À ce moment, les créanciers de la Grèce, dont des banques françaises et allemandes, ont commencé à craindre qu’elle ne soit en mesure de les rembourser. Cette crainte a alimenté le marché des credit default swap (CDS), une forme d’assurance contre le défaut de paiement. Les agences de notation interprétant cela comme le signe d’une faillite à venir, ont abaissé la note de la Grèce, ce qui a fait augmenter les taux d’intérêt qui lui sont imposés et, par ricochet, le fardeau de son endettement. C’est ce cercle vicieux qui a mené à la situation que l’on connaît aujourd’hui.

Ce serait maintenant la faute des Grecs si l’on ne peut prédire le futur de l’Europe ? L’incertitude marque le capitalisme, qui n’a rien à faire du long terme, mais cela est bénéfique tant que les fondements du régime ne sont pas ébranlés. Les refuser au nom d’un certain encadrement politique de l’économie, donc pour faire place à plus de prévision, devient synonyme de désordre. Le monde à l’envers quoi !

Pendant ce temps, de ce côté-ci de l’Atlantique, le Canada pourrait être en récession si le PIB recule au deuxième trimestre de l’année, ce qu’ont prédit la semaine dernière les économistes de Desjardins, de la Bank of America et de la banque Nomura, et maintenant la Banque TD. La baisse des cours du pétrole serait notamment en cause dans cette débandade de l’économie canadienne, qui profitait depuis quelques années de la vigueur du secteur énergétique albertain.

Un des contrecoups de la morosité albertaine : la baisse des prix de l’immobilier, qui avaient explosé dans la dernière décennie. Si cette chute du prix des maisons, combinée à la faiblesse perçue ou réelle de l’économie, décourage les Canadiens et les Canadiennes de dépenser davantage pour mieux réduire leur niveau d’endettement, cela affecterait précisément la croissance du PIB, qui repose en grande partie sur la consommation des ménages.

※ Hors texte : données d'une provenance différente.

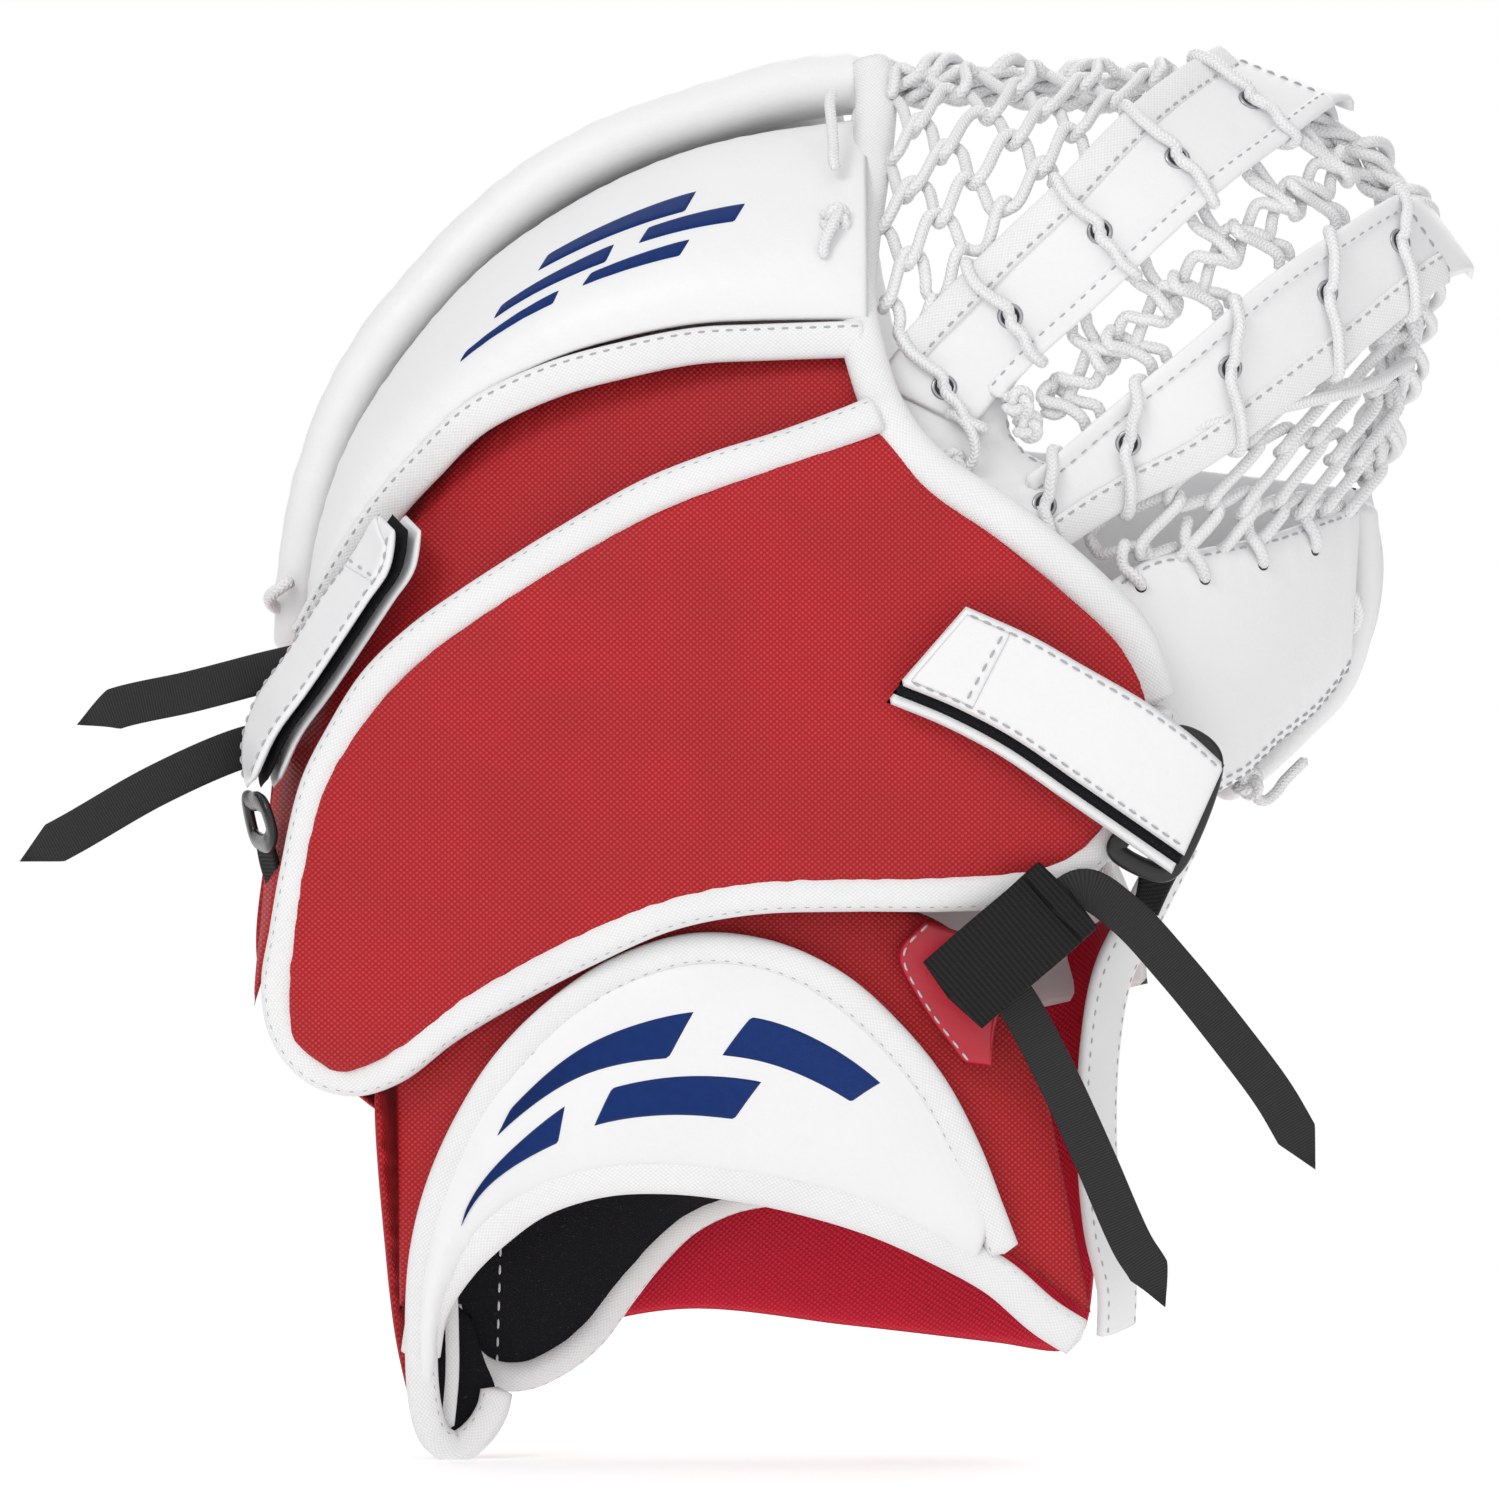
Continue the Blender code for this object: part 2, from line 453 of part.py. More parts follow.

Le maintien par la Banque du Canada du taux directeur à un niveau très faible (0,75% à ce jour) indique que c’est précisément cette tendance qu’elle cherche à contrer.

Bref, on nage ici aussi dans l’incertitude. Mais tant que la crise n’éclate pas, on fait peu de cas de la non-viabilité du modèle en cause. Ici, la combinaison entre le modèle extractiviste, sensible aux fluctuations des prix des ressources, et la consommation à crédit pourrait rapidement montrer ses limites. Qu’à cela ne tienne ! La perspective d’une récession semble compter bien peu aux yeux de ceux qui tirent profit de la situation, soit, pour ne pas les nommer, les entreprises des secteurs énergétique et bancaire. De toute façon, les vrais risques, les pertes d’emplois, les catastrophes écologiques, la faillite, tout cela, ce sont en dernière instance la population et le gouvernement qui vont en faire les frais. À moins que, comme le peuple grec, l’on ne décide que ce n’est pas toujours aux mêmes de payer le prix de l’incertitude.